The long list of opponents even includes former President Donald Trump, who's calling to "Kill FISA." While privacy advocate and exiled whistleblower Edward Snowden took to X (formerly Twitter) to pledge his support that the tech industry fight back before the new law "could transform your whole company into a spy machine."

What's next for online privacy?

As mentioned, RISAA's boost to the US surveillance machine will have dire consequences for our online privacy—whether or not we live in the United States.

For starters, "the US does not recognize any foreign citizen abroad as having privacy rights," WIRED reported. This means that while the spy project should target individuals believed to have ties with Hamas, ISIS, or any designated terrorist groups, any one of us might end up having our conversation wiretapped by US spy agencies without even the US Congress knowing about it.

Privacy violations aren't difficult to foresee for American residents, either.
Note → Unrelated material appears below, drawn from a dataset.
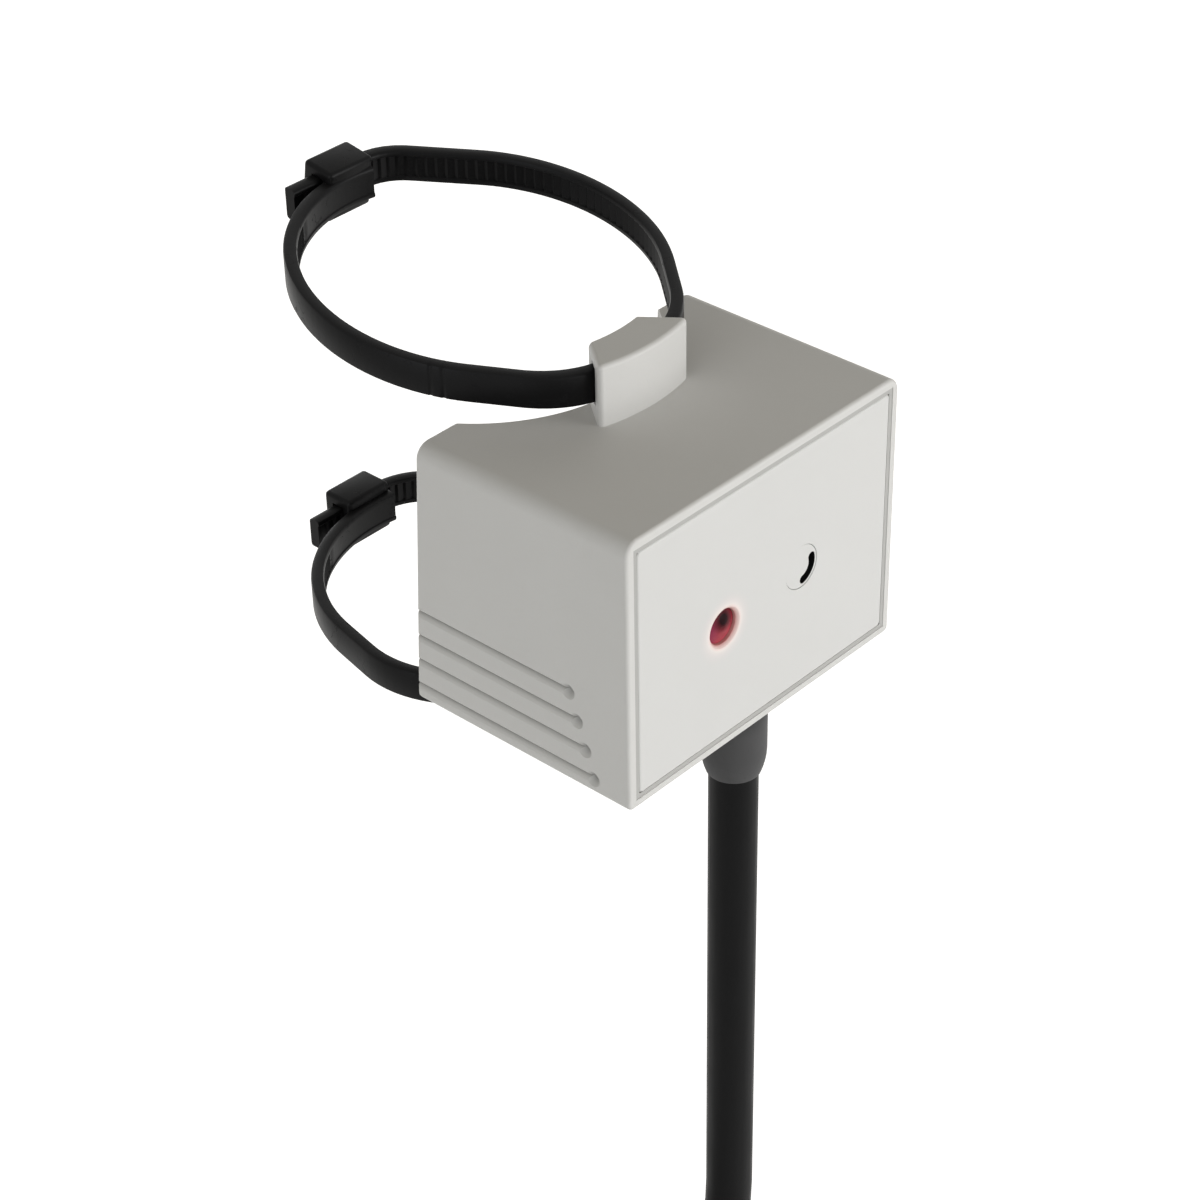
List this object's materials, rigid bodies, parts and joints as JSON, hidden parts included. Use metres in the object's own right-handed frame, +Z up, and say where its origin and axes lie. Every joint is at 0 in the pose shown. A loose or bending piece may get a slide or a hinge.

As Wyden pointed out, reproductive data tracking has already become even more invasive across the 15 US states that banned abortion.

"Congress needs to safeguard Americans’ privacy, not give the President new surveillance powers," he said.

The biggest irony, perhaps, is that while people in the US are getting closer to having their privacy protected by federal law for the first time, the RISAA could end up thwarting these efforts, once again.